De Gouden Koets, met een span van zes paarden, zal te zien op de binnenplaats van het museum, die daarvoor een nieuwe fundering krijgt. Dat maakt dat de Gouden Koets over het gebouw heen moet worden getakeld. In de rond die binnenplaats gelegen zes monumentale zalen van het Amsterdam Museum, voor deze gelegenheid ook verbouwd en gerenoveerd, worden de verschillende verhalen rond de gouden Koets vanuit verschillende perspectieven: rijke, maar ook pijnlijke (historische) verhalen, nostalgische en ambachtelijke verhalen, verhalen over het gebruik, de restauratie en symboliek verteld. Door de grote ramen in de zalen heeft het publiek steeds letterlijk een andere blik op de Gouden Koets in de binnenplaats, waarna de koets op die binnenplaats ook van dichtbij te bekijken is.

Amsterdam Museum-woordvoerster Fluit hintte al op een mogelijke terugkeer van de koets in het museum in 2025 als het gerenoveerde museum weer haar deuren opent. “Daar wordt wel over gepraat”. De Gouden Koets zou dan in 2025 het pronkstuk moeten worden bij de heropening van het museum in het voormalig Burgerweeshuis. Aan het Hof wijst men erop dat er maar één iemand is die over de koets kan beslissen: de Koning.

Het veelbesproken zijpaneel ‘Hulde der Koloniën’,

De Gouden Koets, een geschenk van de Amsterdamse bevolking aan koningin Wilhelmina bij haar inhuldiging in 1898, keert dus terug waar het allemaal begon. Of de koets ooit weer te zien zal zijn in op Prinsjesdag lijkt nog maar zeer de vraag nu de afgelopen jaren rond het rijtuig opnieuw een discussie is ontstaan, naar aanleiding van het linker zijpaneel ‘Hulde der koloniën’ waarop halfnaakte zwarte mannen en vrouwen in onderdanige houdingen zijn afgebeeld. Zo sprak onder meer het Landelijk Platform Slavernijverleden zich uit tegen gebruik van de koets op Prinsjesdag vanwege de verheerlijking van het slavernijverleden.

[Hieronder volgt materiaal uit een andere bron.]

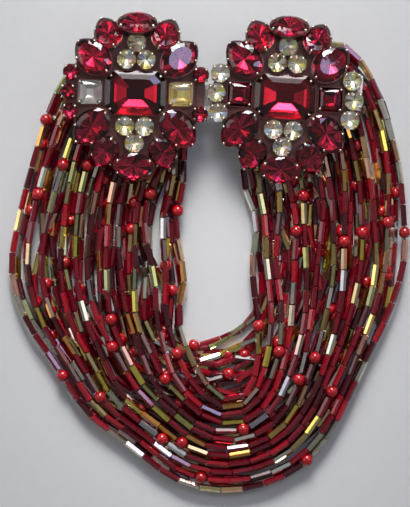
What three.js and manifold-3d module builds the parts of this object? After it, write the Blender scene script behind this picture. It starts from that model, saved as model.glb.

Al in 2011 pleitten de Kamerleden Harry van Bommel (SP) en Mariko Peters (GroenLinks) ervoor om de racistische afbeelding van de zijkant van de koets af te halen, maar daar voelt koning Willem-Alexander niets voor. Tijdens een persgesprek voor de zomervakantie zei koning Willem-Alexander dat de Gouden Koets wordt gerestaureerd ‘zoals hij was’. Hij zei de discussie te volgen, maar er niet aan deel te nemen. ‘De Gouden Koets is cultureel erfgoed van Nederland. We gaan niet de geschiedenis herschrijven bij de restauratie. Zodra hij in volle glorie is hersteld, bepalen we verder wat er gebeurt.’

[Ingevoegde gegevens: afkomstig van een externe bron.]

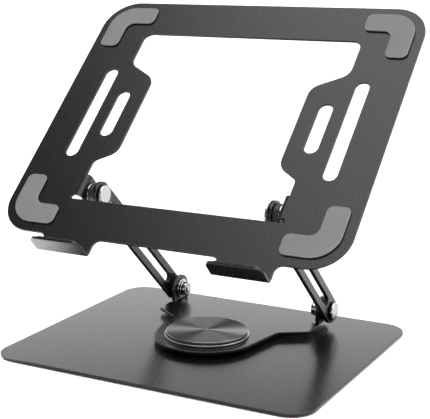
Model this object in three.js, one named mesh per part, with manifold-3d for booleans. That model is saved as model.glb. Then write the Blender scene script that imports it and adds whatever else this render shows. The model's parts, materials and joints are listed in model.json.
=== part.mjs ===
// Folding laptop stand: a slotted tray on two friction-hinged arms, on a turntable base.
// Millimetres, +Z up. The origin is on the table under the swivel axis, and the user sits at -Y.
import * as THREE from 'three'
import { mergeVertices } from 'three/addons/utils/BufferGeometryUtils.js'
import Module from 'manifold-3d'

const wasm = await Module()
wasm.setup()

// ---------------------------------------------------------------- driving dimensions

const GAP = 0.3 // running clearance between neighbouring pieces
const PLAY = 0.1 // closer clearance, in the turntable
const EDGE = 0.4 // chamfer on the cut sheet edges
const BREAK = 0.2 // chamfer on small hardware
const ARC_ERROR = 0.03 // how far a facet may stand off the true arc
const SEGMENTS = 24 // round a small turned piece
const FINE_SEGMENTS = 72 // round the turntable
const ROUND_STEPS = 6 // facets in a quarter round
const OVERSHOOT = 5 // how far a cutting shape runs past what it cuts
const LAP = 2 // how far a fold runs into the flat sheet that it belongs to

// Base plate on its feet
const BASE_WIDTH = 240
const BASE_DEPTH = 195
const BASE_THICKNESS = 2
const BASE_CORNER = 18
const BASE_EDGE = 0.4
const FOOT_HEIGHT = 0.8
const FOOT_RADIUS = 9
const FOOT_EDGE = 0.3
const FOOT_INSET = 20

// Turntable, stacked on the base plate
const STUD_RADIUS = 6
const STUD_FLANGE_RADIUS = 9
const STUD_SEAT_DEPTH = 1 // the flange sits in the underside of the base plate
const THRUST_WASHER_RADIUS = 26
const THRUST_WASHER_HEIGHT = 2.2
const FRICTION_RING_RADIUS = 30.7
const FRICTION_RING_HEIGHT = 1.6
const PIVOT_NUT_RADIUS = 12
const PIVOT_NUT_HEIGHT = 1.2
const CAP_RADIUS = 29.5
const CAP_HEIGHT = 2
const CAP_RIM = 5 // the outer part of the cap, which stands clear of the ring
const CAP_LIFT = 0.6
const CAP_DIMPLE = { radius: 1.6, floor: 0.9, depth: 0.35 }

// Yoke, one bent plate with a round hub in front and two upright ears behind
const YOKE_THICKNESS = 2.5
const HUB_RADIUS = 38.5
const NECK_SPLAY = THREE.MathUtils.degToRad(9.6)
const NECK_END = 27
const WING_FRONT = 39.5
const WING_BACK = 77
const EAR_OUTSIDE = 63
const EAR_THICKNESS = 3
const EAR_RADIUS = 10.5
const EAR_NOTCH = 1.2 // relief cut beside the bend
const EAR_BEND = 1 // inside radius
const NECK_FILLET = 5
const WING_FILLET = 3
const NOTCH_FILLET = 1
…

Dat blijkt nu dus eerst de tijdelijke bruikleen aan het Amsterdam Museum te zijn. Met de expositie wil het Amsterdam Museum naar eigen zeggen ook de publieksreacties op de gerestaureerde koets peilen. De koning zal zeker meer dan geïnteresseerd zijn in de uitkomsten van het onderzoek, want koning Willem-Alexander zei al voor zijn aantreden in 2013 dat hij het als zijn taak ziet het land te verbinden en dat er ook goed naar afwijkende meningen geluisterd moest worden. Rondrijden op Prinsjesdag in een koets die tot verdeeldheid leidt en delen van de samenleving splijt zal hij zeker niet willen. In het kader van zijn verbinden bood hij al excuses aan voor het koloniale verleden tijdens het staatsbezoek aan Indonesië en uitte zelfs kritiek op zijn overgrootmoeder Wilhelmina die tijdens haar toespraken op Radio Oranje bijna niets heeft gedaan om de Joodse bevolking te helpen. In die lijn past ook dat hij het serieus neemt dat velen zich gekwetst voelen door enkele panelen op zijn Gouden Koets.

Het meest logische scenario lijkt dan ook te zijn dat de Gouden Koets na de tentoonstelling in Amsterdam verhuist naar Apeldoorn, om in het nieuwe ondergrondse paviljoen van Paleis Het Loo een vaste of tijdelijke plek te krijgen. Wordt dat een tijdelijke plek dan is de kans groot dat de Gouden Koets in 2025 bij de opening van het gerenoveerde Amsterdam Museum weer terugkeert naar de hoofdstad.

Dan treft de Gouden Koets een beter lot dan de Glazen Koets, die in de begindagen van het Koninkrijk der Nederlanden stamt en alle regerende Oranjes heeft vervoerd. Het imposante gevaarte, sinds de Gouden Koest in oude luister hersteld wordt gebruikt door het koninklijk paar op Prinsjesdag, stond decennialang te verstoffen in een hoek van de Koninklijke Stallen. Die Glazen Koets, in 1821 besteld door koning Willem I en in 1826 afgeleverd, werd indertijd na een opknapbeurt eerst tentoongesteld in Automuseum Louwman in Den Haag.